Berdorf is home to the small climbing garden of Wantenbaach and the solid sandstone is well trafficked, crisp, safely bolted, and the locals are friendly. The routes are twenty to thirty meters long and number around 150 independent lines but another 70 variations or combinations have been created. There is no longer a climbing permit system in place at Berdorf. The crag holds many five-star routes in the 5c to 8b range.
There are two different campgrounds in Berdorf, Camping Martbusch or Camping Belle-Vue 2000 and are toilets, garbage cans, and recycling bins at the Martbusch sports field. This is about a five minute walk to the crag, here you can also get water and park.
Many days we drove down to Echternach (7km away), to visit the man-made lake, to BBQ, or to go grocery shopping (Rewe & Cactus), eat at restaurants, see the oldest architecture in Luxembourg, use the swimming pool (2 euro), mini-golf and check out the street side bars. There is also a campground on the Sauer river in Echternacherbruck, Germany which is 9km from Berdorf and across the river from Echternach.
Luxembourg has a feeling of freedom, tidiness, and wealth. One of the big pluses for me was the tax-free gin and auto petrol. The cost for Hendrick`s (21 euro), Tanqueray No.Ten (16 euro) and unleaded fuel 1.27 euro a litre. It was warm in August with day time temperatures of 28 degrees, so some ice-cold beverages were needed after the fantastic days climbing in the shaded forest.

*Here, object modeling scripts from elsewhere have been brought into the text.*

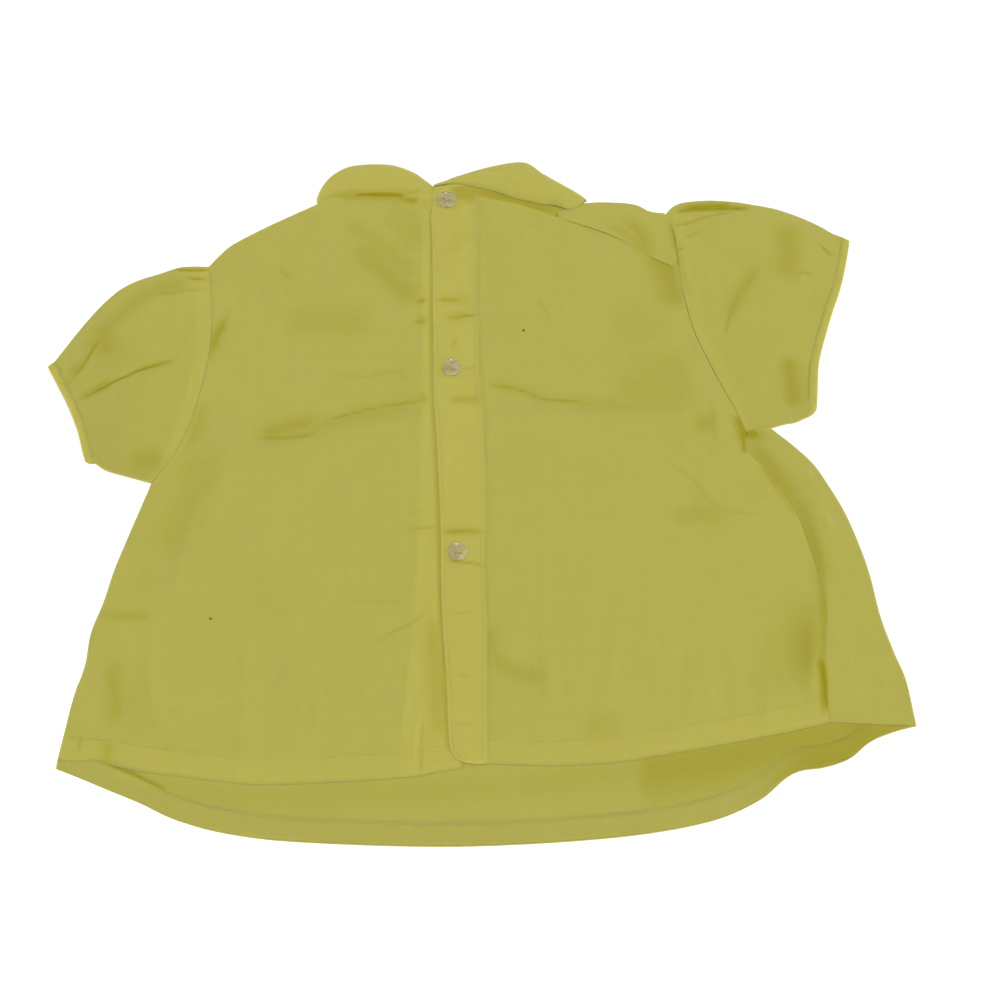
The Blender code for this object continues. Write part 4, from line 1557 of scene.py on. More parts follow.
    def roll_over(self, t: Array) -> tuple[Array, Array]:
        """The part that is rolled over the right shoulder.

        Args:
            t: Shares from the neck to the armhole.

        Returns:
            Points from below the roll, round it and on to its lip, and their painted shade.
        """
        seam = ROLL_SEAM(t) + np.array([0.3, -0.6])
        radius, lip, crown = (
            read(profile, t) for profile in (self.roll_radius, self.roll_lip, self.roll_crown))
        rows, centre, inward, reach = turned_over(self.shoulder(t), seam, radius, self.arc_steps)
        for share in spaced(1.0, (1.0, 1 / self.roll_columns))[1:]:
            flat = centre + inward * (reach * share)[:, None]
            z = (2 * radius + (lip - 2 * radius) * ease(share)
                 + crown * math.sin(math.pi * min(share * 0.94 + 0.02, 1)) ** 0.9)
            z += crumple(flat[:, 0], flat[:, 1], 10, 0.4, 1.9) * math.sin(math.pi * share)
            rows.append(np.column_stack([flat, z]))
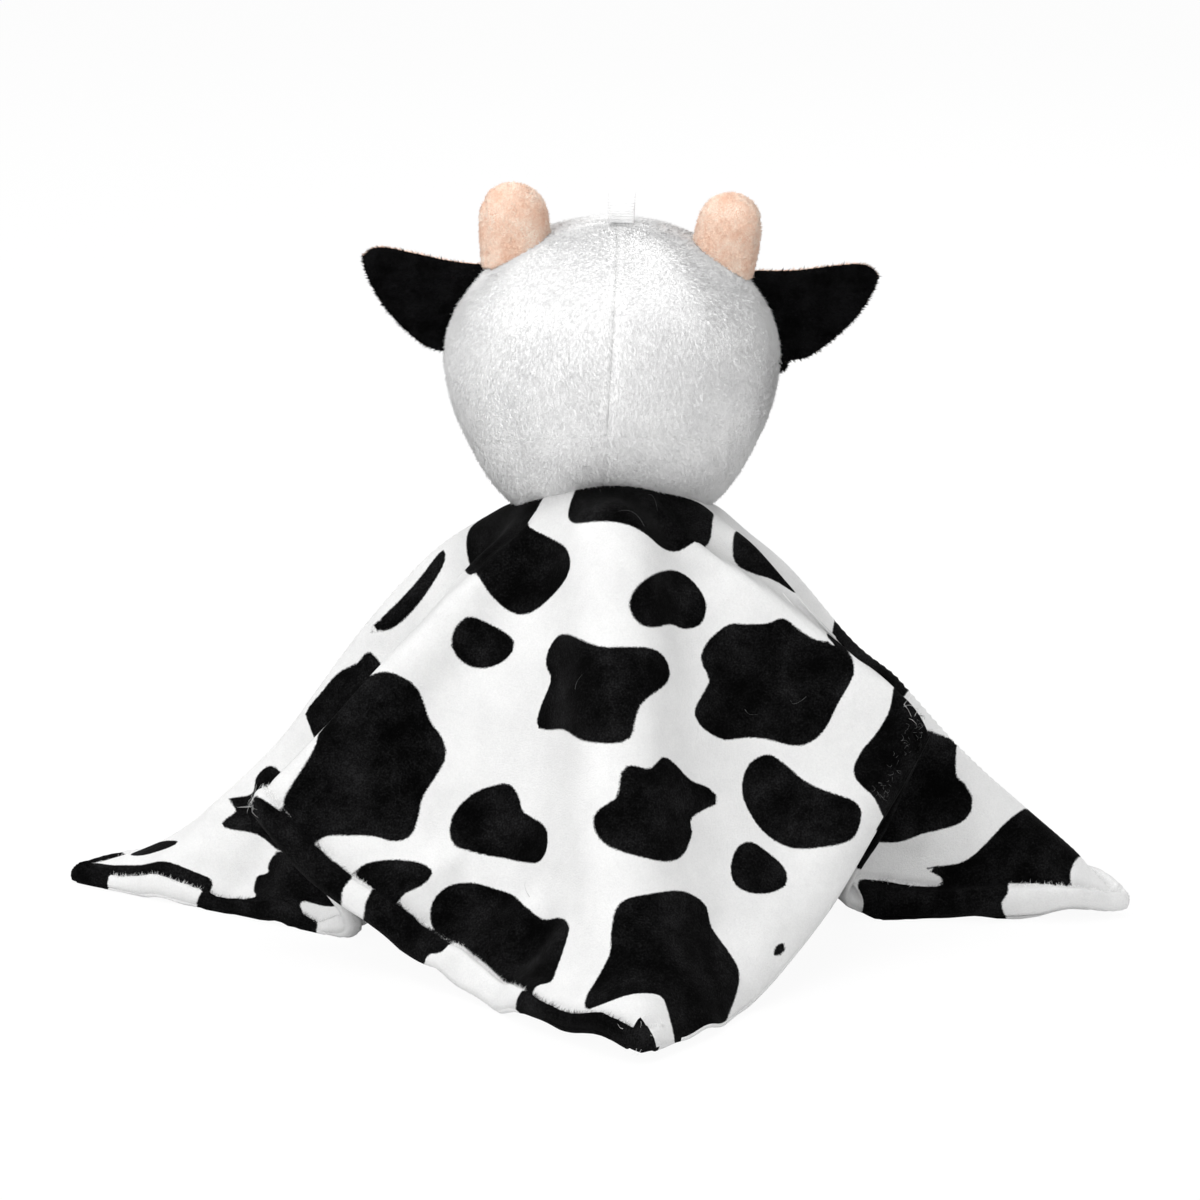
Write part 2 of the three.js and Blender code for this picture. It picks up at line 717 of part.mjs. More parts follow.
function addHead() {
  const seam = sideSeamPlane;
  const half = panelGap / 2;
  addPiece(lovey, 'neck_gather', neckGather(), colours.whitePlush);
  addPiece(lovey, 'neck_stuffing', neckSocket(0), colours.polyesterFill);
  addPiece(lovey, 'head_stuffing', headFilling(), colours.polyesterFill);
  addPiece(lovey, 'head_back_left', headPanel(-headSpan, -half, -headSpan, seam - half), colours.whitePlush);
  addPiece(lovey, 'head_back_right', headPanel(half, headSpan, -headSpan, seam - half), colours.whitePlush);
  addPiece(lovey, 'head_face', headPanel(-headSpan, headSpan, seam + half, headSpan), colours.whitePlush);
}

function addFace() {
  addPiece(lovey, 'eye_patch', eyePatch(), colours.blackPlush);
  addPiece(lovey, 'muzzle_cover', muzzleCover(), colours.peachMinky);
  addPiece(lovey, 'muzzle_stuffing', muzzleFilling(), colours.polyesterFill);
  [['left', -1], ['right', 1]].forEach(([name, side]) => {
    addPiece(lovey, `eye_${name}`, eye(side), colours.blackThread, 0.6);
    addPiece(lovey, `nostril_${name}`, nostril(side), colours.rosePink, 0.7);
  });
}

function addHorns() {
  Object.entries(horns).forEach(([name, horn]) => {
    const group = new THREE.Group();
    group.applyMatrix4(hornPlacement(horn));
    addPiece(group, `horn_${name}_cover`, hornCover(horn), colours.peachMinky);
    addPiece(group, `horn_${name}_stuffing`, hornFilling(horn), colours.polyesterFill);
    lovey.add(group);
  });
}

function addEars() {
  Object.entries(ears).forEach(([name, ear]) => {
    const group = new THREE.Group();
    group.applyMatrix4(earPlacement(ear));
    addPiece(group, `ear_${name}_back`, seatedEar(ear, horns[name], -1), colours.blackPlush);
    addPiece(group, `ear_${name}_front`, seatedEar(ear, horns[name], 1), colours.peachMinky);
    lovey.add(group);
  });
}

function addLoop() {
  const group = new THREE.Group();
  group.position.copy(crownPoint(loopOffset, sideSeamPlane));
  group.position.z += earGap;
  addPiece(group, 'hanging_loop', hangingLoop(), colours.whiteRibbon, 0.8);
  lovey.add(group);
}

addBlanket();
addHead();
addFace();
addHorns();
addEars();
addLoop();

// The origin is the middle of the lovey's box, at the level that it stands on.
const extent = new THREE.Box3().setFromObject(lovey);
const middle = extent.getCenter(new THREE.Vector3());
lovey.position.set(-middle.x, -middle.y, -extent.min.z);

export default lovey;
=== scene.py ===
# Comfort blanket lovey: plush cow's head on a draped cow-print minky blanket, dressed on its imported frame.
import math
import random
import bpy
import bmesh
import numpy as np
from mathutils import Matrix, Vector, kdtree, noise


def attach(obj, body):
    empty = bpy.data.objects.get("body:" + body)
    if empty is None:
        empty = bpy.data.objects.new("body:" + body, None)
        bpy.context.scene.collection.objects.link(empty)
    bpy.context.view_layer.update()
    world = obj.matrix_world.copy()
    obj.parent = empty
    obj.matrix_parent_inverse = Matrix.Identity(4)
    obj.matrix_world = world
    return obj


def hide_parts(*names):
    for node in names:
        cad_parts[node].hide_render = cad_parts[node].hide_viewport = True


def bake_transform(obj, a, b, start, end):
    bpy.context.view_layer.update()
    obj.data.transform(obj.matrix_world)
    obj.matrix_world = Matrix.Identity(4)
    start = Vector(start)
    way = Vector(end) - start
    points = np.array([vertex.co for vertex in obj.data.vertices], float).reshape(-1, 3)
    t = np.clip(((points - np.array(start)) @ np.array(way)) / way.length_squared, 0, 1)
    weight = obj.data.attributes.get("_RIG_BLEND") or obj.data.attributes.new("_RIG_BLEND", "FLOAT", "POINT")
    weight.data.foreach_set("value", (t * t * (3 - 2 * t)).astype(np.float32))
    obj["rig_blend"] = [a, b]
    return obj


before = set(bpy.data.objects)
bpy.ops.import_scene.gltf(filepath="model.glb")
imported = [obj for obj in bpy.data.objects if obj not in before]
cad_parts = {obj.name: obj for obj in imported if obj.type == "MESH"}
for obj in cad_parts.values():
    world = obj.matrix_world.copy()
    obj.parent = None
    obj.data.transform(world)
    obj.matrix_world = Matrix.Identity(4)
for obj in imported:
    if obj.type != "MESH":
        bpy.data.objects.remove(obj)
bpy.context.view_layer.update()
print("frame loaded")

mm = 0.001
middle = np.array((5.505, -3.099, 0.0))  # where the neck's middle stands in the frame, mm
up = np.array((0.0, 0.0, 1.0))

# Shared making

def newPiece(name, mesh):
    piece = bpy.data.objects.new(name, mesh)
    bpy.context.collection.objects.link(piece)
    return piece


# Camera
camera = {"aim": (2.1, -3.1, 88.0), "away": 1200.0, "rise": 15.0, "lens": 123.8}


def addCamera(values):
    aim = Vector(values["aim"]) * mm
    rise = math.radians(values["rise"])
    data = bpy.data.cameras.new("camera")
    data.lens = values["lens"]
    data.sensor_width = 36.0
    data.clip_start = 0.05
    data.clip_end = 20.0
    viewer = newPiece("camera", data)
    viewer.location = aim + Vector((0, -math.cos(rise), math.sin(rise))) * values["away"] * mm
    viewer.rotation_euler = (aim - viewer.location).to_track_quat("-Z", "Y").to_euler()
    bpy.context.scene.camera = viewer


addCamera(camera)


def fromBmesh(name, form, smooth=True):
    mesh = bpy.data.meshes.new(name)
    form.to_mesh(mesh)
    form.free()
    mesh.polygons.foreach_set("use_smooth", [smooth] * len(mesh.polygons))
    return newPiece(name, mesh)


def getPoints(mesh):
    points = np.empty(len(mesh.vertices) * 3)
    mesh.vertices.foreach_get("co", points)
    return points.reshape(-1, 3)


def setPoints(mesh, points):
    mesh.vertices.foreach_set("co", np.asarray(points, float).ravel())
    mesh.update()


def getNormals(mesh):
    normals = np.empty(len(mesh.vertices) * 3)
    mesh.vertices.foreach_get("normal", normals)
    return normals.reshape(-1, 3)


def addValue(mesh, name, values):
    mesh.attributes.new(name, "FLOAT", "POINT").data.foreach_set("value", np.asarray(values, np.float32))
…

On the weekdays it was quiet and pleasant to climb at the crags but on the weekends a large number of weekend warriors (soft movers) and their barking dogs swarm the crags between noon and 6pm. There are a variety of trails near and wandering through the slot canyons of Sept Gorges was a great midday break.
There are a variety of hiking trails in the Mullerthal area. These wander past waterfalls, caves and through the slot canyons of Sept Gorges. There are a few pairs of massive owls in the area, mice, squirrels, foxes and a number of excitable birds.